Problem details |
Every line must be returned precisely as it is written.

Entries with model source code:
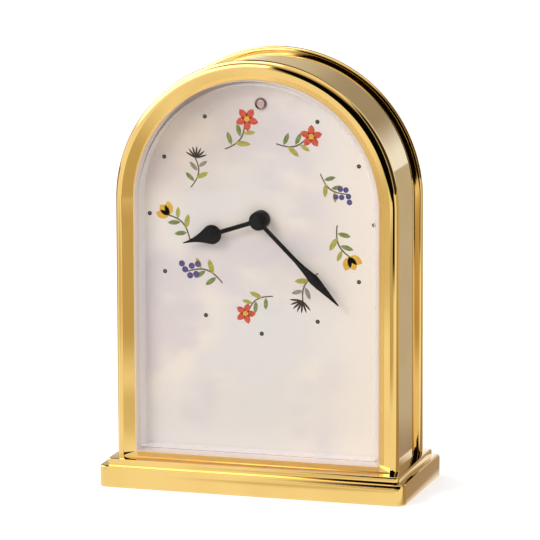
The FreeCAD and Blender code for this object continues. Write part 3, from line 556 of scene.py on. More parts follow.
@dataclass(frozen=True)
class DialEnamel(Finish):
    """Off-white dial lacquer with warm and lilac clouds, and painted shade from the frame
    darkening its upper left corner.
    """
    mist: str = "E0D8D9"
    # Painted shade: the brownish tone that darkens the upper left corner where the frame shades
    # the dial, and its centre
    corner: str = "C3AE94"
    painted_shade_place: Place = (-62.0, -15.0, 222.0)
    # In metres: where the warm right side starts, and how far the painted shade of the corner
    # reaches
    right_side: Edge = (0.015, 0.06)
    painted_shade_reach: Edge = (0.015, 0.085)
    painted_shade_share: float = 0.55
    # Of the warm and the cool clouds: size, the part of the noise they take, greatest share
    warm_size: float = 60.0
    warm_edge: Edge = (0.42, 0.62)
    warm_share: float = 0.9
    cool_size: float = 85.0
    cool_edge: Edge = (0.47, 0.60)
    cool_share: float = 0.75
    cool_stretch: Place = (1, 1, 1.5)

    def tone(self, graph: Graph) -> Field:
        """The ground with its clouds, its warm side and the painted shade of its corner.

        Args:
            graph: The material's node tree.

        Returns:
            The colour.
        """
        right = graph.add("SeparateXYZ", {0: graph.where}).rise(self.right_side)
        warm = (self.clouds(graph, self.warm_size, 3.0).ranged(self.warm_edge, 0.0,
                                                               self.warm_share)
                | right * self.warm_share)
        cool = self.clouds(graph, self.cool_size, 4.0, self.cool_stretch).ranged(
            self.cool_edge, 0.0, self.cool_share)
        # Painted shade of the frame, darkest at the upper left corner and fading with the distance
        # from it
        corner = graph.add("VectorMath", {0: graph.where, 1: metres(*self.painted_shade_place)},
                           operation="DISTANCE").at("Value")
        corner = corner.ranged(self.painted_shade_reach, self.painted_shade_share, 0.0)
        ground = self.colour
        for share, tone in ((warm, self.shade), (cool * (1.0 - right), self.mist),
                            (corner, self.corner)):
            ground = graph.add("Mix", {0: share, 6: ground, 7: tone}, data_type="RGBA").at(2)
        return ground


@dataclass(frozen=True)
class SensorFace(Finish):
    """The photocell's pale disc with a dull red track that winds across it."""
    centre_height: float = 214.5
    pitch: float = 1.05
    swing: float = 1.15
    track: Edge = (0.45, 0.75)

    def tone(self, graph: Graph) -> Field:
        """The winding track on the disc's ground.

        Args:
            graph: The material's node tree.

        Returns:
            The colour.
        """
        parts = graph.add("SeparateXYZ", {0: graph.where})
        height = parts.at("Z") - self.centre_height * MM
        wave = graph.add("Math", {0: parts.at("X") * (2 * math.pi / (self.pitch * MM))},
                         operation="SINE")
        away = abs(height - wave * (self.swing * MM))
        line = away.fall((self.track[0] * MM, self.track[1] * MM))
        return graph.add("Mix", {0: line, 6: self.colour, 7: self.shade},
                         data_type="RGBA").at(2)


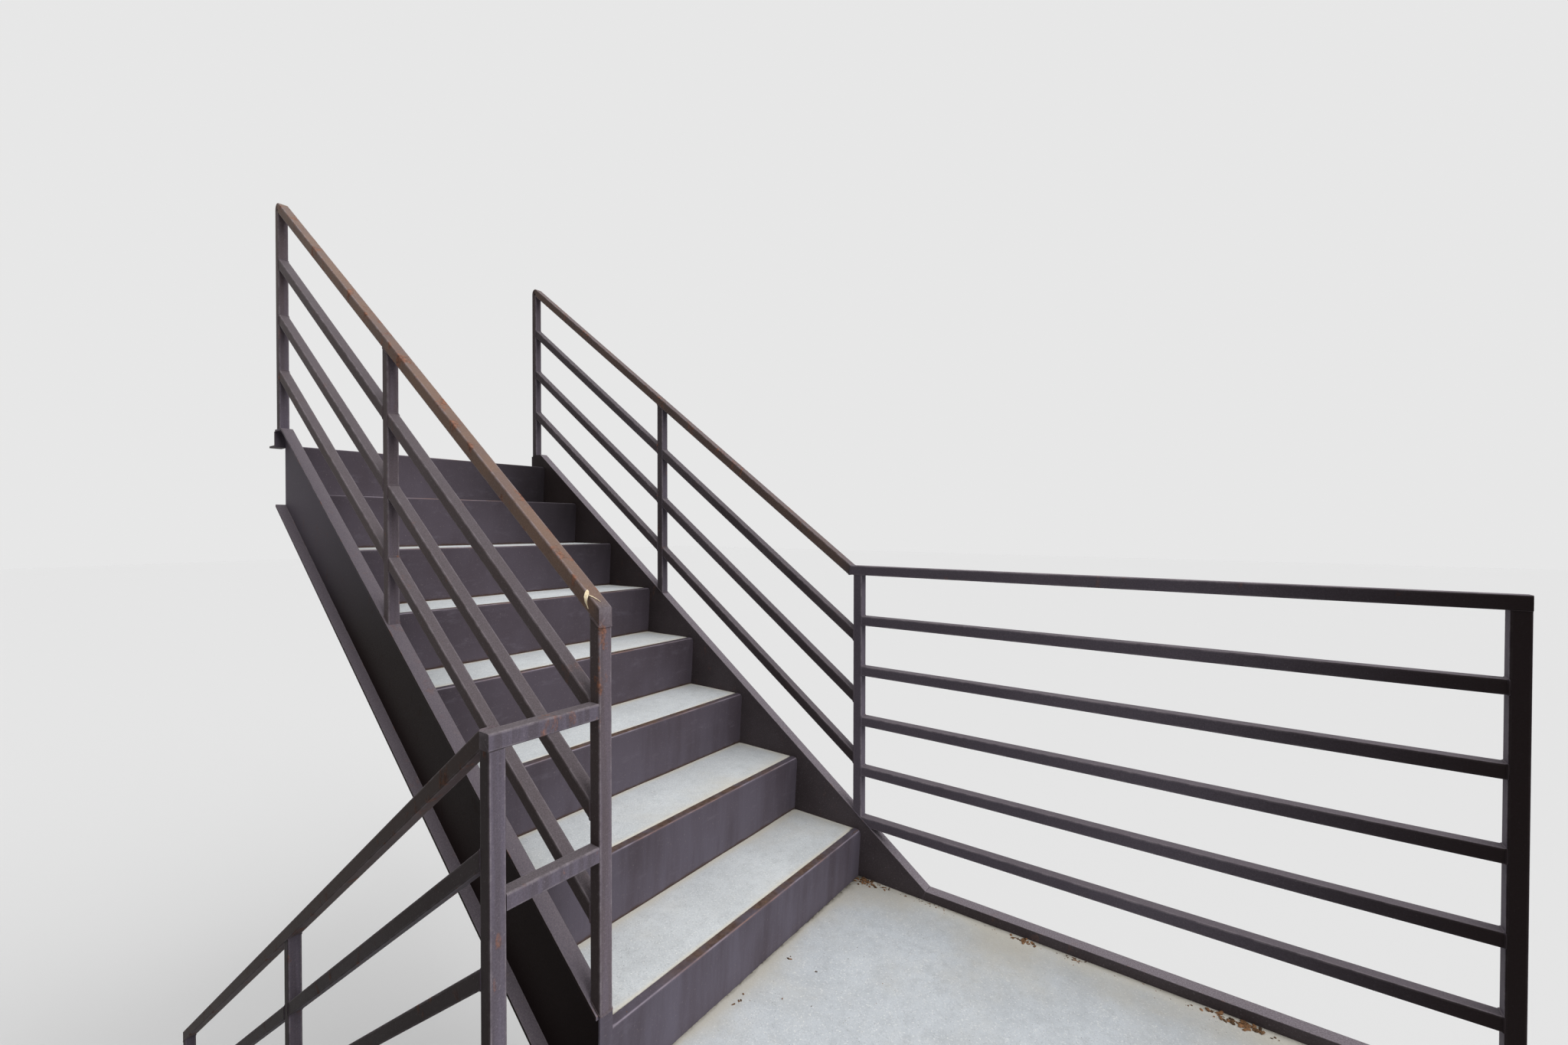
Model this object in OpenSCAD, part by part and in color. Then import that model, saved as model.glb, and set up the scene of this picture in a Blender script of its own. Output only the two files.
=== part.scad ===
// A two-flight outdoor steel stair that turns back on itself at a half landing.
// Steel channel stringers carry bent step pans filled with concrete, and square
// tube rails stand on the outward flanges. X runs along the flights with the
// landing at +X, Y runs across them with the upper flight at +Y, and Z is up.
// The origin is on the floor, below the middle of the whole stair.

/* [Steps] */
// Height from one tread to the next
riser_h = 190.5; // [180:0.5:200]
// Depth from one nosing to the next
going = 263.5; // [250:0.5:290]
// Risers in each flight
steps = 8; // [5:1:10]
// Clear width between the two stringers of a flight
flight_w = 1041.4; // [900:0.1:1200]
// Distance between the inner stringer faces of the two flights
well_w = 260.6; // [180:0.1:400]
// How far a riser plate leans out at its top
lean = 12; // [0:1:25]
// Width of the flat steel lip along a nosing
lip_w = 28; // [15:1:40]
// Depth of the bearing lip at the very top of the stair
top_lip_w = 60; // [30:1:80]
// Thickness of the concrete in a tread
fill_t = 45; // [35:1:60]
// Thickness of the bent sheet of the step pans
sheet_t = 4.8; // [3:0.1:8]
// Size of the stiffening angle under a tread
rib_leg = 25; // [15:1:40]

/* [Landing] */
// Length of the landing beyond the newel faces
landing_l = 1505; // [1100:1:1800]
// How much the first riser above the landing is lost in the slab
first_drop = 33; // [0:1:50]
// Thickness of the landing slab
slab_t = 50; // [40:1:90]
// How far the edge channels stand above the slab
curb_h = 27; // [0:1:60]
// Depth of the joists under the landing
joist_d = 100; // [75:1:150]
// Flange width of the joists
joist_flange = 45; // [30:1:60]
// Thickness of the joists
joist_t = 5; // [4:0.5:8]
// Number of joists
joists = 3; // [2:1:5]
// Flange width of the header at the front of the landing
header_flange = 60; // [40:1:80]
// Leg of the ledger angles that carry the landing pan
ledger_leg = 40; // [30:1:60]

/* [Stringers] */
// Depth of a stringer channel, square to its slope
chan_d = 280; // [254:1:305]
// Width of a channel flange
flange_w = 38.1; // [34:0.1:60]
// Thickness of a channel web
web_t = 6.4; // [5:0.1:10]
// Thickness of a channel flange
flange_t = 8; // [6:0.1:12]
// Height of the stringer edge above the line of the nosings
over_nose = 39; // [30:1:70]
// Run of the upper stringers behind their last riser, to their plumb end
end_run = 95.5; // [80:0.5:150]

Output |
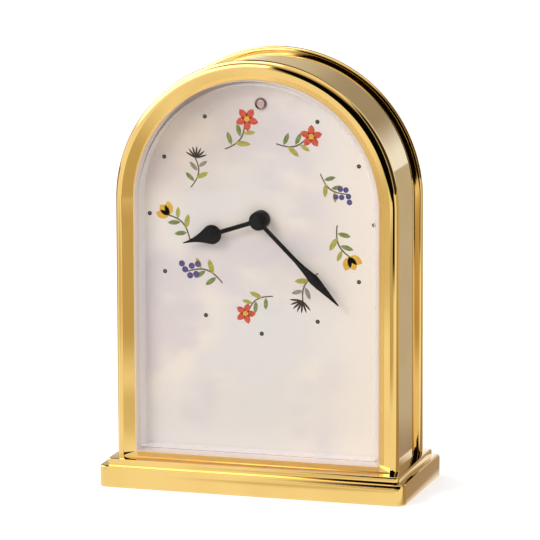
The FreeCAD and Blender code for this object continues. Write part 3, from line 556 of scene.py on. More parts follow.
@dataclass(frozen=True)
class DialEnamel(Finish):
    """Off-white dial lacquer with warm and lilac clouds, and painted shade from the frame
    darkening its upper left corner.
    """
    mist: str = "E0D8D9"
    # Painted shade: the brownish tone that darkens the upper left corner where the frame shades
    # the dial, and its centre
    corner: str = "C3AE94"
    painted_shade_place: Place = (-62.0, -15.0, 222.0)
    # In metres: where the warm right side starts, and how far the painted shade of the corner
    # reaches
    right_side: Edge = (0.015, 0.06)
    painted_shade_reach: Edge = (0.015, 0.085)
    painted_shade_share: float = 0.55
    # Of the warm and the cool clouds: size, the part of the noise they take, greatest share
    warm_size: float = 60.0
    warm_edge: Edge = (0.42, 0.62)
    warm_share: float = 0.9
    cool_size: float = 85.0
    cool_edge: Edge = (0.47, 0.60)
    cool_share: float = 0.75
    cool_stretch: Place = (1, 1, 1.5)

    def tone(self, graph: Graph) -> Field:
        """The ground with its clouds, its warm side and the painted shade of its corner.

        Args:
            graph: The material's node tree.

        Returns:
            The colour.
        """
        right = graph.add("SeparateXYZ", {0: graph.where}).rise(self.right_side)
        warm = (self.clouds(graph, self.warm_size, 3.0).ranged(self.warm_edge, 0.0,
                                                               self.warm_share)
                | right * self.warm_share)
        cool = self.clouds(graph, self.cool_size, 4.0, self.cool_stretch).ranged(
            self.cool_edge, 0.0, self.cool_share)
        # Painted shade of the frame, darkest at the upper left corner and fading with the distance
        # from it
        corner = graph.add("VectorMath", {0: graph.where, 1: metres(*self.painted_shade_place)},
                           operation="DISTANCE").at("Value")
        corner = corner.ranged(self.painted_shade_reach, self.painted_shade_share, 0.0)
        ground = self.colour
        for share, tone in ((warm, self.shade), (cool * (1.0 - right), self.mist),
                            (corner, self.corner)):
            ground = graph.add("Mix", {0: share, 6: ground, 7: tone}, data_type="RGBA").at(2)
        return ground


@dataclass(frozen=True)
class SensorFace(Finish):
    """The photocell's pale disc with a dull red track that winds across it."""
    centre_height: float = 214.5
    pitch: float = 1.05
    swing: float = 1.15
    track: Edge = (0.45, 0.75)

    def tone(self, graph: Graph) -> Field:
        """The winding track on the disc's ground.

        Args:
            graph: The material's node tree.

        Returns:
            The colour.
        """
        parts = graph.add("SeparateXYZ", {0: graph.where})
        height = parts.at("Z") - self.centre_height * MM
        wave = graph.add("Math", {0: parts.at("X") * (2 * math.pi / (self.pitch * MM))},
                         operation="SINE")
        away = abs(height - wave * (self.swing * MM))
        line = away.fall((self.track[0] * MM, self.track[1] * MM))
        return graph.add("Mix", {0: line, 6: self.colour, 7: self.shade},
                         data_type="RGBA").at(2)


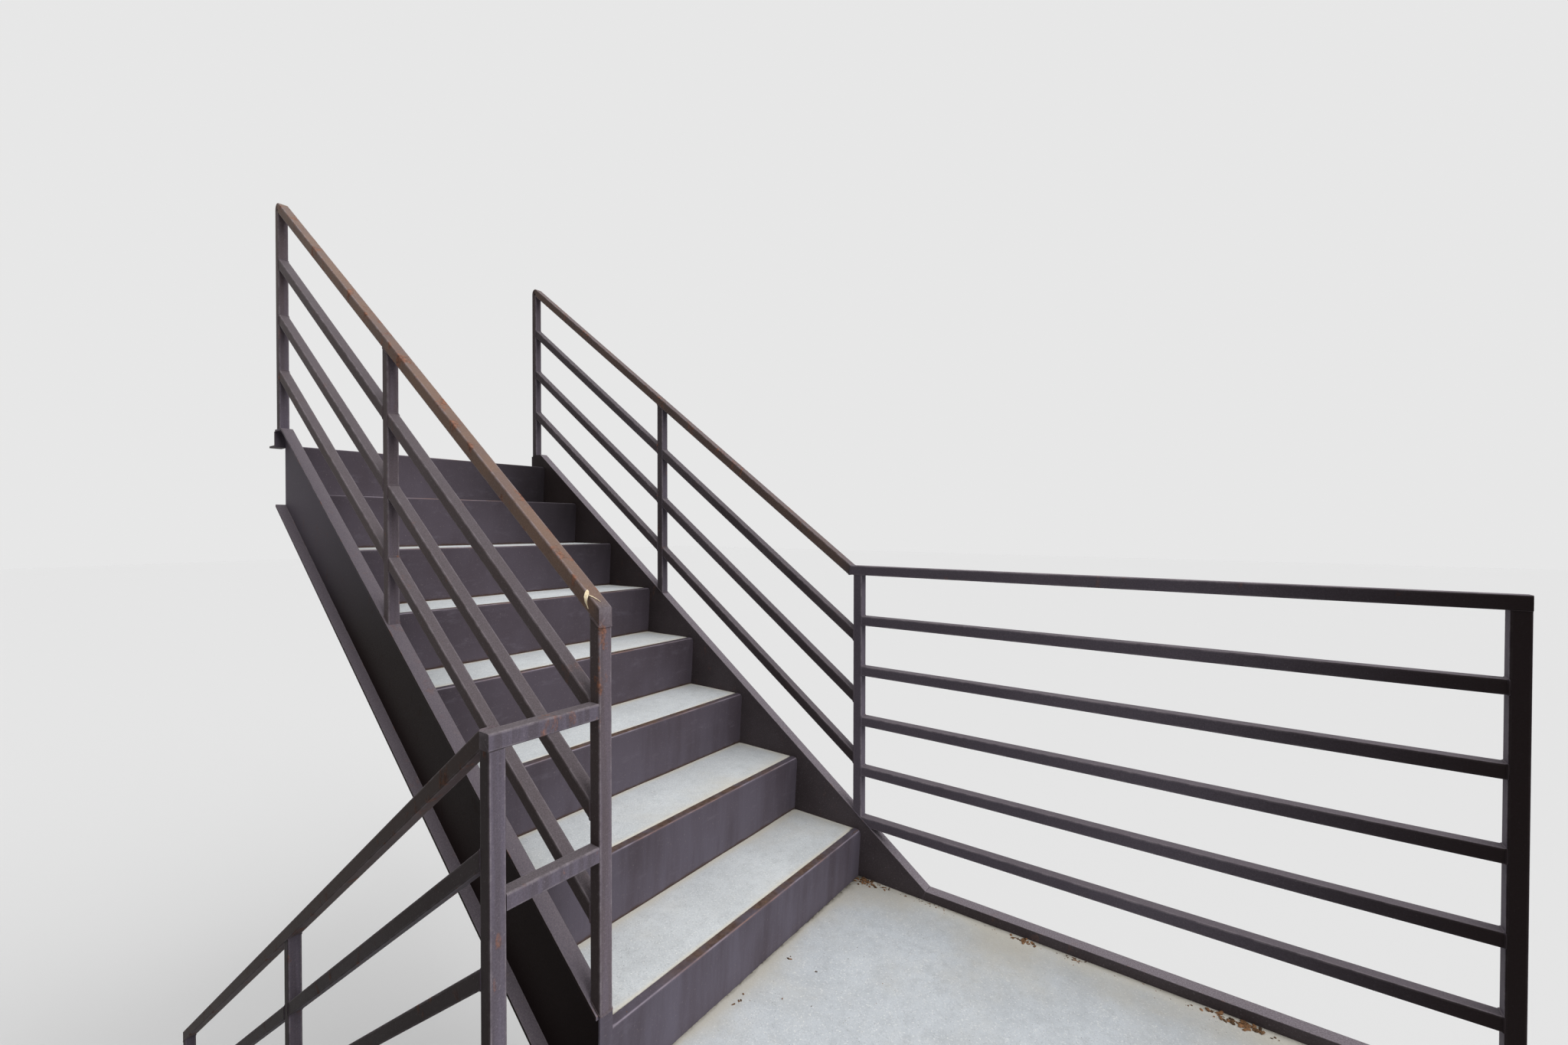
Model this object in OpenSCAD, part by part and in color. Then import that model, saved as model.glb, and set up the scene of this picture in a Blender script of its own. Output only the two files.
=== part.scad ===
// A two-flight outdoor steel stair that turns back on itself at a half landing.
// Steel channel stringers carry bent step pans filled with concrete, and square
// tube rails stand on the outward flanges. X runs along the flights with the
// landing at +X, Y runs across them with the upper flight at +Y, and Z is up.
// The origin is on the floor, below the middle of the whole stair.

/* [Steps] */
// Height from one tread to the next
riser_h = 190.5; // [180:0.5:200]
// Depth from one nosing to the next
going = 263.5; // [250:0.5:290]
// Risers in each flight
steps = 8; // [5:1:10]
// Clear width between the two stringers of a flight
flight_w = 1041.4; // [900:0.1:1200]
// Distance between the inner stringer faces of the two flights
well_w = 260.6; // [180:0.1:400]
// How far a riser plate leans out at its top
lean = 12; // [0:1:25]
// Width of the flat steel lip along a nosing
lip_w = 28; // [15:1:40]
// Depth of the bearing lip at the very top of the stair
top_lip_w = 60; // [30:1:80]
// Thickness of the concrete in a tread
fill_t = 45; // [35:1:60]
// Thickness of the bent sheet of the step pans
sheet_t = 4.8; // [3:0.1:8]
// Size of the stiffening angle under a tread
rib_leg = 25; // [15:1:40]

/* [Landing] */
// Length of the landing beyond the newel faces
landing_l = 1505; // [1100:1:1800]
// How much the first riser above the landing is lost in the slab
first_drop = 33; // [0:1:50]
// Thickness of the landing slab
slab_t = 50; // [40:1:90]
// How far the edge channels stand above the slab
curb_h = 27; // [0:1:60]
// Depth of the joists under the landing
joist_d = 100; // [75:1:150]
// Flange width of the joists
joist_flange = 45; // [30:1:60]
// Thickness of the joists
joist_t = 5; // [4:0.5:8]
// Number of joists
joists = 3; // [2:1:5]
// Flange width of the header at the front of the landing
header_flange = 60; // [40:1:80]
// Leg of the ledger angles that carry the landing pan
ledger_leg = 40; // [30:1:60]

/* [Stringers] */
// Depth of a stringer channel, square to its slope
chan_d = 280; // [254:1:305]
// Width of a channel flange
flange_w = 38.1; // [34:0.1:60]
// Thickness of a channel web
web_t = 6.4; // [5:0.1:10]
// Thickness of a channel flange
flange_t = 8; // [6:0.1:12]
// Height of the stringer edge above the line of the nosings
over_nose = 39; // [30:1:70]
// Run of the upper stringers behind their last riser, to their plumb end
end_run = 95.5; // [80:0.5:150]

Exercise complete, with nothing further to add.